Childminders are not child-focused in their interactions and fail to recognise and value children’s thoughts, interests and processes during play. Children’s play is often interrupted by adult led routines and interactions that are task oriented. As a result, children lack opportunities to become absorbed in their play, solve problems and follow their own interests.
'Very good' child-centred planning and assessment
Children are at the centre of all planning for play and learning. Childminders are skilled in recognising the different stages in children’s play and learning. They use observations of individual children’s patterns of play to plan, support, challenge and extend their learning. This enables children to make progress at their own pace.
Children are highly motivated and fully engaged by the range of rich, challenging play and learning opportunities, offered through a balance of intentional and spontaneous planning. Experiences reflect children’s ideas, aspirations, curiosities and meaningful next steps in their learning.
Careful observations and effective assessments recognise and promote children’s progress and achievements. Any additional supports are identified, planned for and implemented. This highly responsive approach ensures children are developing a broad range of knowledge, understanding and skills for life and learning.
Childminders work together with children, families and partners to support children to enjoy their successes and share their achievements in play and learning.
'Weak' child-centred planning and assessment
Opportunities to observe and assess children in their everyday play are missed, leading to gaps in understanding around their interests and overall development.
Childminders either do not have, or do not use, information needed to effectively respond and plan to meet children’s individual needs and interests, including additional supports where required. As a result, some children are not experiencing appropriate opportunities to support and consolidate their own learning through play and are not sufficiently challenged at an appropriate level.
There are limited or inconsistent approaches in place to evaluate children’s progress and achievements, or to use this information to plan for next steps in learning.
Information gathered is not individualised or used effectively to plan the spaces, experiences and interactions each child needs to thrive. Observations are irregular, and do not link to individual children’s interests or their stages of play and learning. This results in a lack of understanding of progress over time.
Families are not involved or given high quality information on their children’s learning, which results in a lack of consistency and continuity.
The following challenge questions can support your self-evaluation:
- How well is children’s natural curiosity, creativity and problem solving encouraged and supported in the service?
- What approaches are used to promote children’s developing skills over a broad range of areas such as emotional and social development, emergent language skills, literacy and numeracy?

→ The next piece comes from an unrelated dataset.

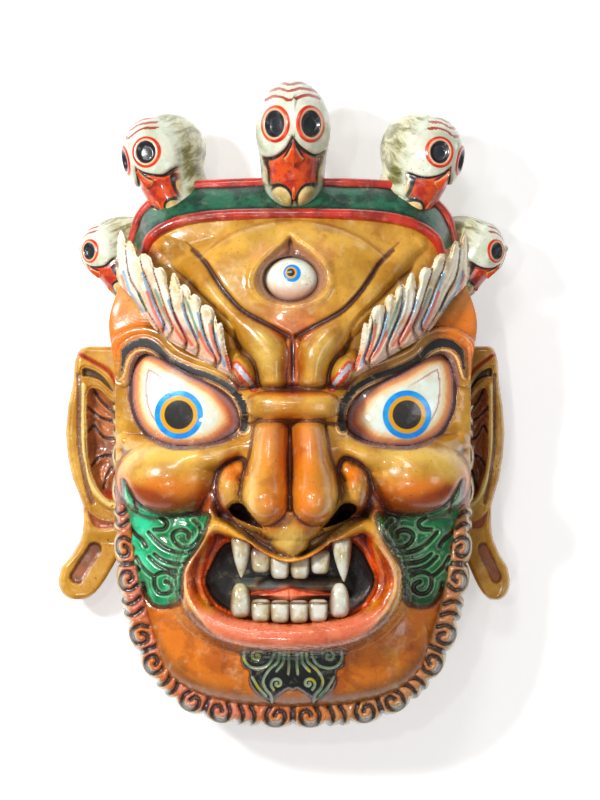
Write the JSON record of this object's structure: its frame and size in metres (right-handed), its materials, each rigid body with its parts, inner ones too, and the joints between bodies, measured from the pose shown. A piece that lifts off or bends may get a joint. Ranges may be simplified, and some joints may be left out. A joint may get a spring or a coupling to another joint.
{
  "type": "carved wooden dance mask",
  "caption": "Carved and painted wooden face mask of a wrathful protector, with a hollow back, long ears and small skulls standing round its crown.",
  "frame": {"origin": "middle of the bounding box at the plane of the flat back rim", "axes": "+Z out of the face towards the nose, +Y towards the crown, +X towards the viewer's right"},
  "size_m": [0.352, 0.5003, 0.186],
  "materials": {
    "face_paint": "gold and orange paint under glossy lacquer with dark patina",
    "skull_paint": "off-white paint with olive grime under glossy lacquer",
    "ear_paint": "gold paint under glossy lacquer with dark lines"
  },
  "bodies": {
    "root": {"face": "face_paint", "skull_centre": "skull_paint", "skull_upper_left": "skull_paint", "skull_upper_right": "skull_paint", "skull_side_left": "skull_paint", "skull_side_right": "skull_paint", "ear_left": "ear_paint", "ear_right": "ear_paint"}
  },
  "joints": []
}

- How can children be supported to have confidence in leading their own learning?
- How do I ensure I keep up to date with relevant theory and demonstrate how my understanding of child development supports high-quality play and learning experiences?
- How do I ensure my approach to children’s needs recognises the independent thoughts and feelings of children as individuals?
- How does my service approach support for children to develop their thinking and problem-solving skills?
- How do I ensure planning delivers experiences that are developmentally appropriate for all children in the service?
- How effective are processes to monitor children’s development, progress and achievements?
- How well does the information gathered about children’s progress inform planning in the service?
- How do I maximise opportunities for children to be challenged, creative and engaged in their play and learning?